SBLaw would like to provide some information about Tax Incentives in Vietnam as follows:
Tax incentives are granted for certain regulated encouraged sectors and difficult socio-economic locations.
The sectors which are encouraged by the Vietnamese Government include education, health care, sport/culture, high technology, environmental protection, scientific research, infrastructural development and computer software manufacture.
Two preferential CIT rates of 10% and 20% are available for 15 years and 10 years respectively, starting from the commencement of operating activities. When the preferential rate expires, the CIT rate reverts to the standard rate.

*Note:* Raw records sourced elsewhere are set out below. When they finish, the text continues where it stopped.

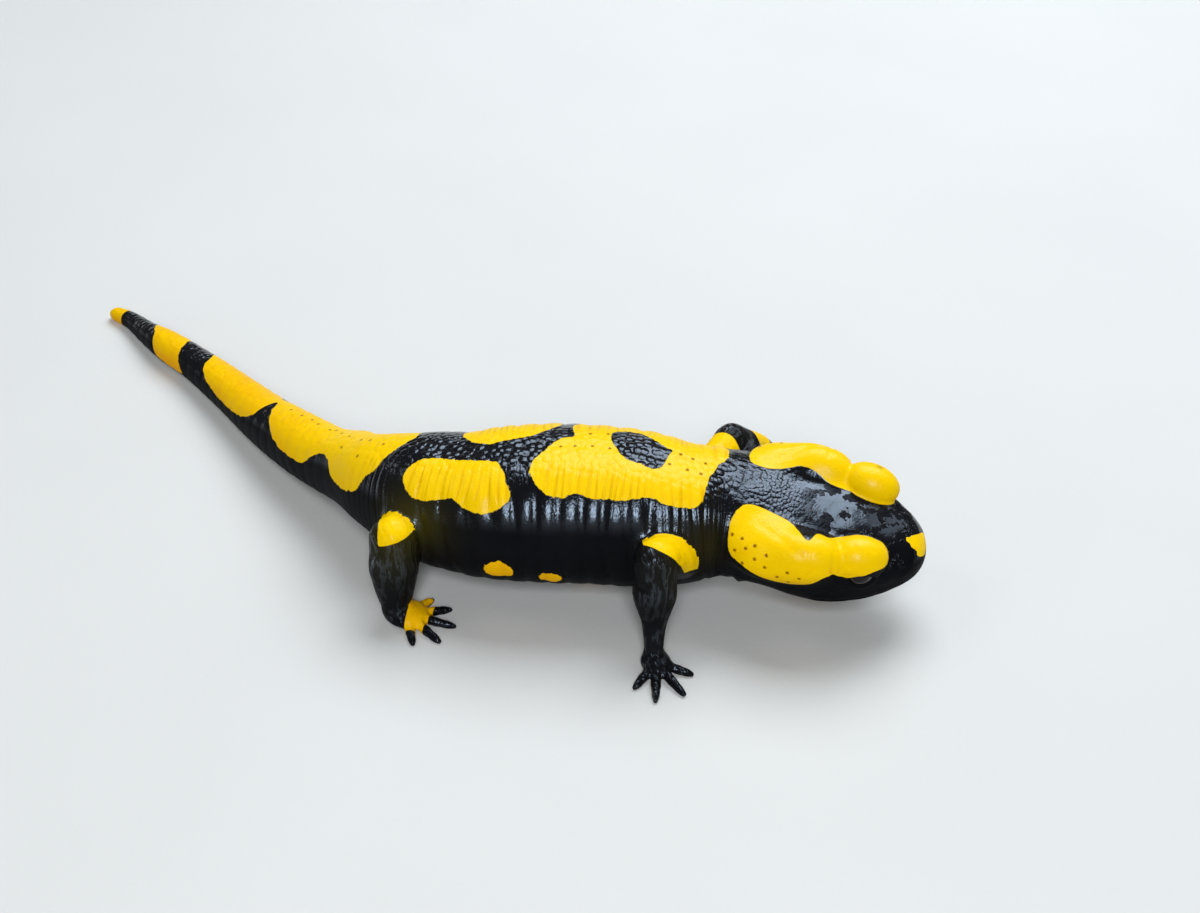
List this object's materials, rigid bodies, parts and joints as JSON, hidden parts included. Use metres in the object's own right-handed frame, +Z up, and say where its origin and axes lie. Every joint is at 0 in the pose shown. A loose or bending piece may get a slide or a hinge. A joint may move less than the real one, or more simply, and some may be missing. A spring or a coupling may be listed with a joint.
{
  "type": "fire salamander model",
  "caption": "Life-size still model of a fire salamander in mid-step, glossy black with yellow blotches, its tail trailing on the floor.",
  "frame": {"origin": "on the floor, under the middle of the animal's bounding box", "axes": "+X the way it walks, towards the snout; +Y its left; +Z up"},
  "size_m": [0.1262, 0.0902, 0.0214],
  "materials": {
    "skin": "wet glossy skin, black with yellow blotches",
    "eye": "dark wet cornea"
  },
  "bodies": {
    "root": {"head": "skin", "lower_jaw": "skin", "eye_left": "eye", "eye_right": "eye", "neck": "skin", "trunk": "skin", "tail_base": "skin", "tail_middle": "skin", "tail_tip": "skin", "front_right_upper_arm": "skin", "front_right_forearm": "skin", "front_right_hand": "skin", "front_left_upper_arm": "skin", "front_left_forearm": "skin", "front_left_hand": "skin", "hind_right_thigh": "skin", "hind_right_shank": "skin", "hind_right_foot": "skin", "hind_left_thigh": "skin", "hind_left_shank": "skin", "hind_left_foot": "skin"}
  },
  "joints": []
}
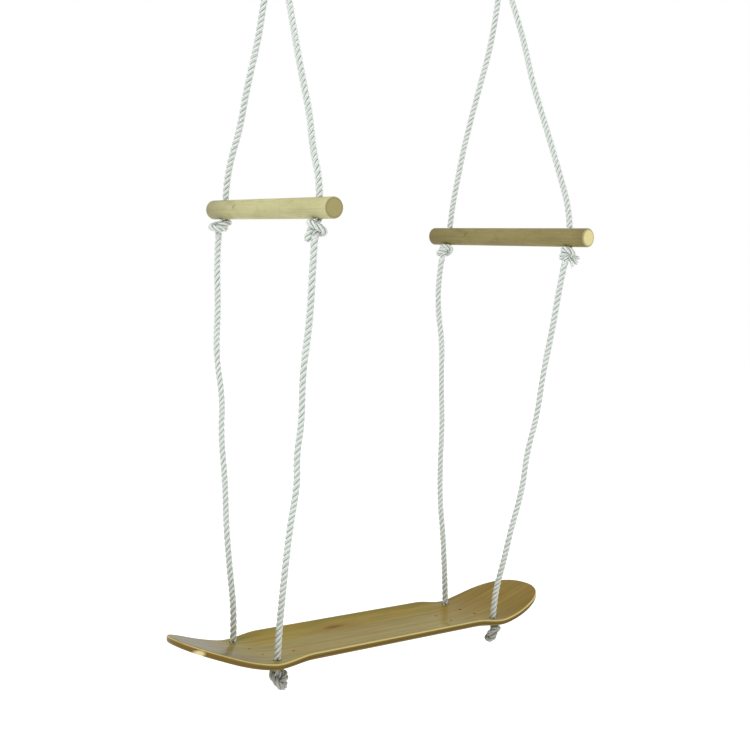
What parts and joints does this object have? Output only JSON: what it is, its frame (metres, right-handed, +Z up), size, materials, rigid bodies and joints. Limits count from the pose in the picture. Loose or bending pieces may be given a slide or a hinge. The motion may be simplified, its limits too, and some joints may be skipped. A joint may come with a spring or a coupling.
{
  "type": "skateboard deck swing",
  "caption": "Plywood skateboard deck hung level from two pairs of ropes, with a wooden dowel handle on each pair and steel eyes and links at the top.",
  "frame": {"origin": "where the left eye screw's plain shank leaves its collar, at the underside of the beam", "axes": "+X along the deck from tail to nose, +Y across the deck to its far side, +Z up along the eye screw"},
  "size_m": [0.806, 0.4424, 1.5713],
  "materials": {
    "deck_wood": "satin clear lacquer on maple plywood",
    "left_handle_wood": "pale dowel, thin satin lacquer",
    "right_handle_wood": "warmer dowel, thin satin lacquer",
    "rope": "three-strand laid synthetic rope, slightly glossy",
    "steel": "zinc plated"
  },
  "bodies": {
    "top_fittings": {"left_eye_screw": "steel", "right_eye_screw": "steel"},
    "left_link": {"left_quick_link": "steel", "left_link_nut": "steel"},
    "left_ropes": {"left_top_loop": "rope", "left_top_knot": "rope", "left_handle": "left_handle_wood", "left_far_upper_rope": "rope", "left_far_handle_knot": "rope", "left_far_lower_rope": "rope", "left_near_upper_rope": "rope", "left_near_handle_knot": "rope", "left_near_lower_rope": "rope"},
    "right_link": {"right_quick_link": "steel", "right_link_nut": "steel"},
    "right_ropes": {"right_top_loop": "rope", "right_top_knot": "rope", "right_handle": "right_handle_wood", "right_far_upper_rope": "rope", "right_far_handle_knot": "rope", "right_far_lower_rope": "rope", "right_near_upper_rope": "rope", "right_near_handle_knot": "rope", "right_near_lower_rope": "rope"},
    "deck_body": {"deck": "deck_wood", "left_far_rope_end": "rope", "left_far_deck_knot": "rope", "left_near_rope_end": "rope", "left_near_deck_knot": "rope", "right_far_rope_end": "rope", "right_far_deck_knot": "rope", "right_near_rope_end": "rope", "right_near_deck_knot": "rope"}
  },
  "joints": [
    {"name": "left_swing_across", "type": "hinge", "parent": "top_fittings", "child": "left_link", "pos_m": [0, 0, -0.044], "axis": [1, 0, 0], "range_deg": [-40, 40]},
    {"name": "right_swing_across", "type": "hinge", "parent": "top_fittings", "child": "right_link", "pos_m": [0.5, 0, -0.044], "axis": [1, 0, 0], "range_deg": [-40, 40]},
    {"name": "left_swing_along", "type": "hinge", "parent": "left_link", "child": "left_ropes", "pos_m": [0, 0, -0.1017], "axis": [0, 1, 0], "range_deg": [-20, 20]},
    {"name": "right_swing_along", "type": "hinge", "parent": "right_link", "child": "right_ropes", "pos_m": [0.5, 0, -0.1017], "axis": [0, 1, 0], "range_deg": [-20, 20]},
    {"name": "deck_pivot", "type": "hinge", "parent": "left_ropes", "child": "deck_body", "pos_m": [-0.006, 0.008, -1.4557], "axis": [0, 1, 0], "range_deg": [-20, 20]}
  ],
  "couplings": [
    {"joint": "right_swing_across", "follows": "left_swing_across", "ratio": 1},
    {"joint": "right_swing_along", "follows": "left_swing_along", "ratio": 1},
    {"joint": "deck_pivot", "follows": "left_swing_along", "ratio": -1}
  ]
}
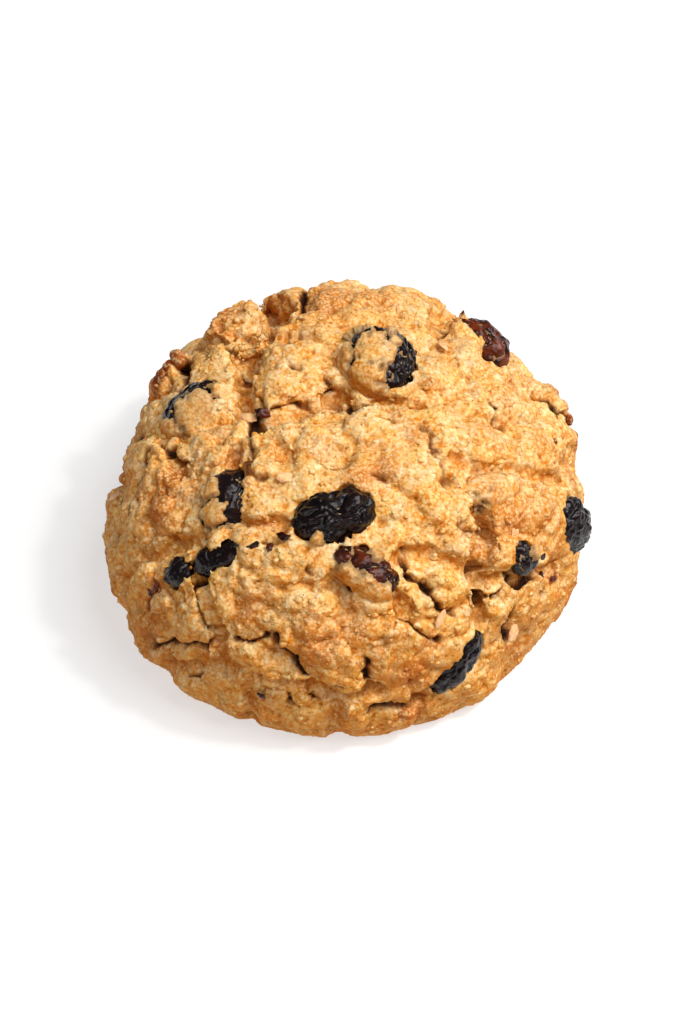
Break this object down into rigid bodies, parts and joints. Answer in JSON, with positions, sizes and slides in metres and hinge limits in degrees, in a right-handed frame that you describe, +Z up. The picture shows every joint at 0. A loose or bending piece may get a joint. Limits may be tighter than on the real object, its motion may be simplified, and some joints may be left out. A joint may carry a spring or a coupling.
{
  "type": "oatmeal raisin cookie",
  "caption": "Tall round drop cookie of oat dough baked in craggy clumps, with dark plump raisins set into its cracks and sides; flat underside to rest on.",
  "frame": {"origin": "on the tray side, at the middle of the bounding box of the whole cookie", "axes": "+Z up from the tray, +X to the cookie's right and +Y to its back as it is shown, -Y its front"},
  "size_m": [0.0852, 0.0903, 0.0443],
  "materials": {
    "baked_dough": "baked oat and brown sugar dough: golden crumbly clumps, browned on the high spots, pale crumb in the cracks, matte with small sugar glints",
    "raisin_skin": "wrinkled raisin skin, nearly black, glossy with a bluish shine and traces of dough",
    "red_raisin_skin": "wrinkled raisin skin, reddish brown, glossy and slightly see-through at its folds"
  },
  "bodies": {
    "root": {"dough": "baked_dough", "raisin_centre": "raisin_skin", "raisin_red": "red_raisin_skin", "raisin_ring": "raisin_skin", "raisin_back_right": "red_raisin_skin", "raisin_right": "raisin_skin", "raisin_hollow": "raisin_skin", "raisin_low_right": "raisin_skin", "raisin_slit": "raisin_skin", "raisin_cheek": "raisin_skin", "raisin_long_left": "raisin_skin", "raisin_small_left": "raisin_skin", "raisin_shoulder": "raisin_skin", "raisin_back_low": "raisin_skin", "raisin_back_left": "raisin_skin", "raisin_back_side": "raisin_skin", "raisin_far_right": "raisin_skin"}
  },
  "joints": []
}
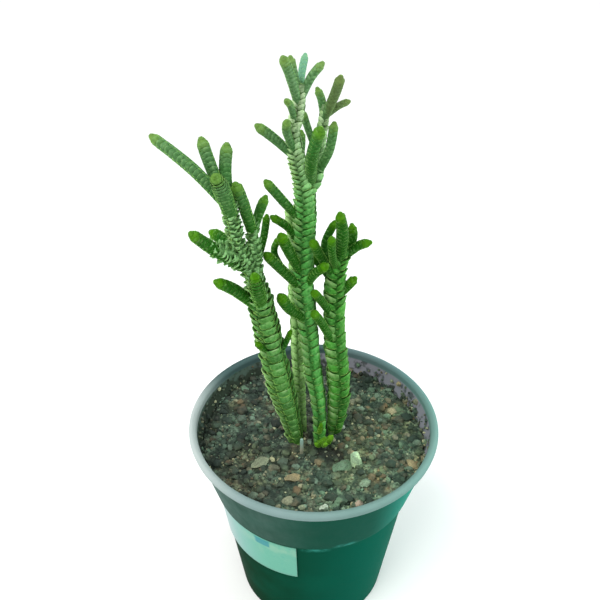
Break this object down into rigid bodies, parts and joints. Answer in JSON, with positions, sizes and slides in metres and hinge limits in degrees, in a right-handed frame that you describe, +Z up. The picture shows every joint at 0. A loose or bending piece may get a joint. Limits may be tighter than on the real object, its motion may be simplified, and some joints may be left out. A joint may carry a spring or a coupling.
{
  "type": "potted watch chain crassula",
  "caption": "Succulent with upright chain-like stems of scale leaves in four rows, rooted in gritty soil in a round tapered nursery pot.",
  "frame": {"origin": "centre of the pot's base, on the surface that it stands on", "axes": "+Z up along the pot's axis, -Y towards the viewer, +X to the viewer's right"},
  "size_m": [0.09, 0.09, 0.215],
  "materials": {
    "pot_plastic": "injection moulded polypropylene, dark green, dusty",
    "soil": "crumbly potting mix with grit",
    "label_paper": "plain coated paper, pale mint, with a teal block",
    "leafy_stem": "fleshy green scale leaves with pale edges, satin",
    "dry_stem": "dry bare stem"
  },
  "bodies": {
    "root": {"pot": "pot_plastic", "soil": "soil", "label": "label_paper", "stem_left": "leafy_stem", "stem_back": "leafy_stem", "stem_centre": "leafy_stem", "stem_right": "leafy_stem", "old_stem_stub": "dry_stem"}
  },
  "joints": []
}
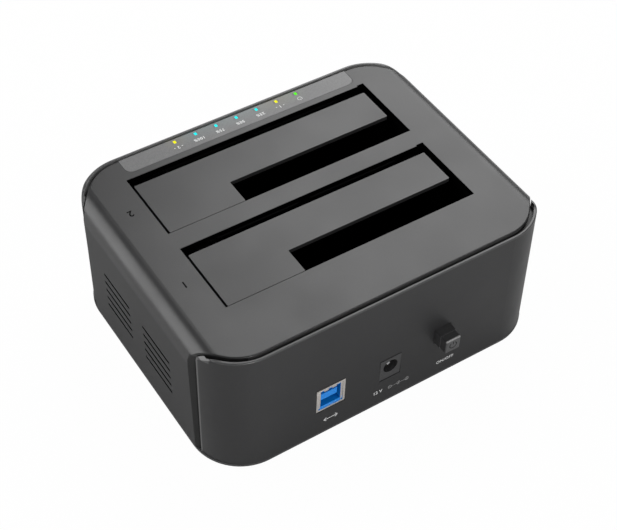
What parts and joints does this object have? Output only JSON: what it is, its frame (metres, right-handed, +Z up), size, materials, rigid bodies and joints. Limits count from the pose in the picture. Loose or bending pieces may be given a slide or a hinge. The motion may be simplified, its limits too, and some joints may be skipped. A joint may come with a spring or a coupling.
{
  "type": "hard drive docking station",
  "caption": "Desk-top docking station with sprung bay flaps that takes bare drives upright, with a power button and a strip of status lights.",
  "frame": {"origin": "on the table, under the middle of the whole object's outline, power button included", "axes": "+X along the bays, to the right seen from the socket side; +Y from the socket side to the light strip; +Z up"},
  "size_m": [0.1458, 0.1202, 0.0583],
  "materials": {
    "cover_plastic": "fine satin grain, black",
    "panel_plastic": "fine satin grain, black",
    "flap_plastic": "satin black",
    "base_plastic": "coarse grain, black",
    "well_plastic": "plain black moulding",
    "foot_rubber": "matt black",
    "strip_plastic": "smooth dark inlay",
    "yellow_light": "lit clear pipe",
    "cyan_light": "lit clear pipe",
    "green_light": "lit clear pipe",
    "board": "green solder mask",
    "chip": "moulded black package",
    "ferrite": "dark ferrite block",
    "can": "drawn can",
    "plated_shell": "nickel plated sheet",
    "blue_insulator": "moulded blue",
    "connector_plastic": "moulded black",
    "gold_contact": "gold plated",
    "pin_steel": "polished",
    "spring_steel": "bright wire",
    "button_plastic": "satin black",
    "switch_plastic": "moulded dark housing",
    "diode_resin": "milky resin",
    "socket_plastic": "natural nylon",
    "lead_jacket": "grey flat lead",
    "screw_steel": "black zinc"
  },
  "bodies": {
    "case": {"top_cover": "cover_plastic", "rear_panel": "panel_plastic", "front_panel": "panel_plastic", "base_plate": "base_plastic", "rubber_feet": "foot_rubber", "light_strip": "strip_plastic", "activity_lights": "yellow_light", "progress_lights": "cyan_light", "power_light": "green_light", "main_board": "board", "bridge_chip": "chip", "copy_chip": "chip", "board_crystal": "can", "board_capacitors": "can", "board_inductors": "ferrite", "board_regulators": "chip", "data_port_shell": "plated_shell", "data_port_insulator": "blue_insulator", "data_port_contacts": "gold_contact", "power_jack_body": "connector_plastic", "power_jack_pin": "pin_steel", "power_jack_contact": "gold_contact", "power_switch_body": "switch_plastic", "light_board": "board", "light_diodes": "diode_resin", "copy_switch": "switch_plastic", "board_socket": "socket_plastic", "light_socket": "socket_plastic", "board_lead": "lead_jacket", "case_screws": "screw_steel", "board_screws": "screw_steel", "bay_screws": "screw_steel", "light_board_screws": "screw_steel", "near_flap_pin": "pin_steel", "near_flap_spring": "spring_steel", "near_bay_well": "well_plastic", "near_drive_connector": "connector_plastic", "near_connector_contacts": "gold_contact", "far_flap_pin": "pin_steel", "far_flap_spring": "spring_steel", "far_bay_well": "well_plastic", "far_drive_connector": "connector_plastic", "far_connector_contacts": "gold_contact"},
    "near_flap": {"near_bay_flap": "flap_plastic"},
    "far_flap": {"far_bay_flap": "flap_plastic"},
    "power_button": {"power_button": "button_plastic"},
    "copy_button": {"copy_button": "button_plastic"}
  },
  "joints": [
    {"name": "near_flap_hinge", "type": "hinge", "parent": "case", "child": "near_flap", "pos_m": [0, 0.00653, 0.0537], "axis": [1, 0, 0], "range_deg": [0, 88], "stiffness_Nm_per_rad": 0.01, "springref_deg": -34.38, "deforming": ["near_flap_spring"]},
    {"name": "far_flap_hinge", "type": "hinge", "parent": "case", "child": "far_flap", "pos_m": [0, 0.04688, 0.0537], "axis": [1, 0, 0], "range_deg": [0, 88], "stiffness_Nm_per_rad": 0.01, "springref_deg": -34.38, "deforming": ["far_flap_spring"]},
    {"name": "power_press", "type": "slide", "parent": "case", "child": "power_button", "axis": [0, 1, 0], "range_m": [0, 0.0025], "stiffness_N_per_m": 300, "springref_m": -0.002},
    {"name": "copy_press", "type": "slide", "parent": "case", "child": "copy_button", "axis": [0, -1, 0], "range_m": [0, 0.0005], "stiffness_N_per_m": 800, "springref_m": -0.001}
  ]
}
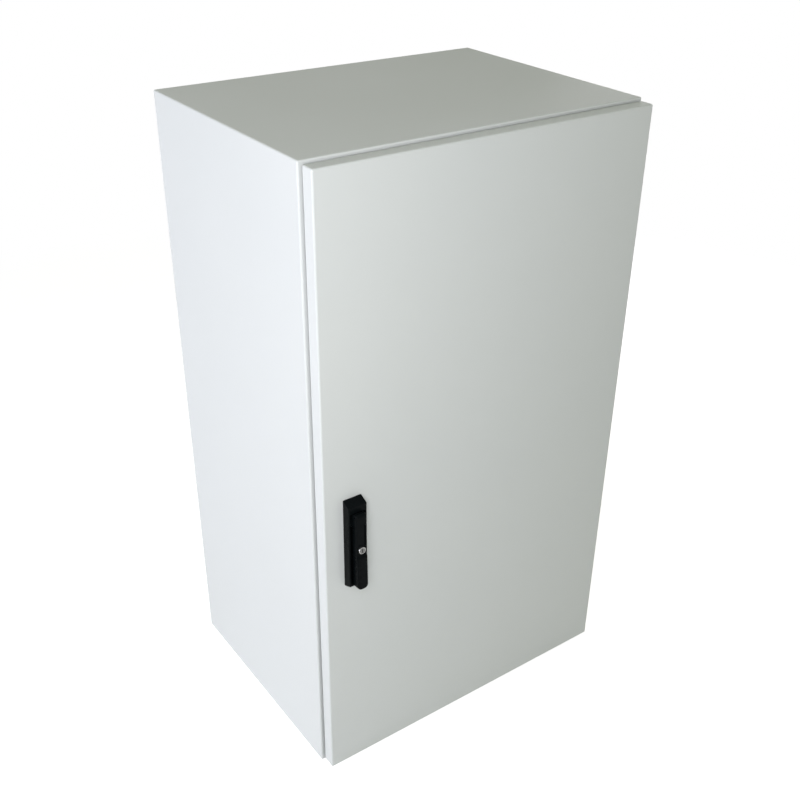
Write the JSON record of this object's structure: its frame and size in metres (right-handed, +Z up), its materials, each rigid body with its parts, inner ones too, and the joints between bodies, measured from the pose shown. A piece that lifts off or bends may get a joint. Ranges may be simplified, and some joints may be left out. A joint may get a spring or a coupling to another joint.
{
  "type": "outdoor rack cabinet",
  "caption": "Sealed upright equipment cabinet of folded sheet steel with an overlapping hinged front door, swing handle with rod latch, and rack rails inside.",
  "frame": {"origin": "on the underside of the body, in the middle of its width and depth", "axes": "+X to the right seen from the front, +Y to the rear, +Z up"},
  "size_m": [0.6, 0.4789, 1.05],
  "materials": {
    "grey_powder_coat": "fine powder coat, light grey, slightly glossy",
    "zinc_steel": "bright zinc plate",
    "earth_brass": "plain brass",
    "seal_foam": "closed-cell foam",
    "black_rubber": "moulded rubber",
    "black_cast": "satin black powder coat on die casting",
    "guide_nylon": "moulded nylon",
    "lock_nickel": "nickel plate"
  },
  "bodies": {
    "cabinet": {"body_shell": "grey_powder_coat", "gland_gasket": "seal_foam", "gland_plate": "zinc_steel", "gland_screws": "zinc_steel", "entry_grommets": "black_rubber", "rack_rail_left": "zinc_steel", "rack_rail_right": "zinc_steel", "depth_bar_left_bottom": "zinc_steel", "depth_bar_left_middle": "zinc_steel", "depth_bar_left_top": "zinc_steel", "depth_bar_right_bottom": "zinc_steel", "depth_bar_right_middle": "zinc_steel", "depth_bar_right_top": "zinc_steel", "bar_nuts": "zinc_steel", "body_earth_stud": "earth_brass", "body_earth_nut": "earth_brass", "rail_bolts": "zinc_steel", "rail_nuts": "zinc_steel", "hinge_arm_1": "zinc_steel", "hinge_arm_2": "zinc_steel", "hinge_arm_screws": "zinc_steel"},
    "door": {"door_leaf": "grey_powder_coat", "door_gasket": "seal_foam", "door_stiffener_left": "zinc_steel", "door_stiffener_right": "zinc_steel", "hinge_leaf_1": "zinc_steel", "hinge_leaf_2": "zinc_steel", "hinge_pin_1": "zinc_steel", "hinge_pin_2": "zinc_steel", "hinge_leaf_nuts": "zinc_steel", "door_earth_stud": "earth_brass", "door_earth_nut": "earth_brass", "handle_pad": "seal_foam", "handle_housing": "black_cast", "handle_screws": "zinc_steel", "gearbox_case": "zinc_steel", "gearbox_cover": "zinc_steel", "rod_guide_upper": "guide_nylon", "rod_guide_lower": "guide_nylon"},
    "hub": {"hub": "black_cast", "pinion": "zinc_steel", "latch_cam": "zinc_steel", "cam_bolt": "zinc_steel"},
    "lever": {"lever": "black_cast", "cross_pin": "zinc_steel", "lock_barrel": "lock_nickel"},
    "key_plug": {"key_plug": "lock_nickel"},
    "rod_upper": {"rod_upper": "zinc_steel"},
    "rod_lower": {"rod_lower": "zinc_steel"}
  },
  "joints": [
    {"name": "door_swing", "type": "hinge", "parent": "cabinet", "child": "door", "pos_m": [0.289, -0.231, 0.525], "axis": [0, 0, 1], "range_deg": [0, 130]},
    {"name": "handle_turn", "type": "hinge", "parent": "door", "child": "hub", "pos_m": [-0.2465, -0.2475, 0.512], "axis": [0, -1, 0], "range_deg": [0, 90]},
    {"name": "lever_lift", "type": "hinge", "parent": "hub", "child": "lever", "pos_m": [-0.2465, -0.25925, 0.525], "axis": [-1, 0, 0], "range_deg": [0, 30]},
    {"name": "key_turn", "type": "hinge", "parent": "lever", "child": "key_plug", "pos_m": [-0.2465, -0.261, 0.465], "axis": [0, -1, 0], "range_deg": [0, 90]},
    {"name": "rod_upper_slide", "type": "slide", "parent": "door", "child": "rod_upper", "axis": [0, 0, -1], "range_m": [0, 0.01375]},
    {"name": "rod_lower_slide", "type": "slide", "parent": "door", "child": "rod_lower", "axis": [0, 0, 1], "range_m": [0, 0.01375]}
  ],
  "couplings": [
    {"joint": "rod_upper_slide", "follows": "handle_turn", "m_per_rad": 0.00875},
    {"joint": "rod_lower_slide", "follows": "handle_turn", "m_per_rad": 0.00875}
  ]
}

Taxpayers may be eligible for tax holidays and reductions. The holidays take the form of a complete exemption from CIT for a certain period beginning immediately after the enterprise first makes profits, followed by a period where tax is charged at 50% of the applicable rate.
However, where the enterprise has not derived profits within 3 years of the commencement of operations, the tax holiday/tax reduction will start from the fourth year of operation. Criteria for eligibility to these holidays and reductions are set out in the CIT regulations.
Tax incentives do not apply to ’other income’, which is broadly defined.
From 1 January 2012, according to Vietnam’s WTO commitments, tax incentives based on export criteria and domestic material usage ratio have been removed. Taxpayers which had tax incentives based on export criteria may select and notify the tax authorities of alternative CIT incentives based on other tax incentives criteria and apply them for the remaining period.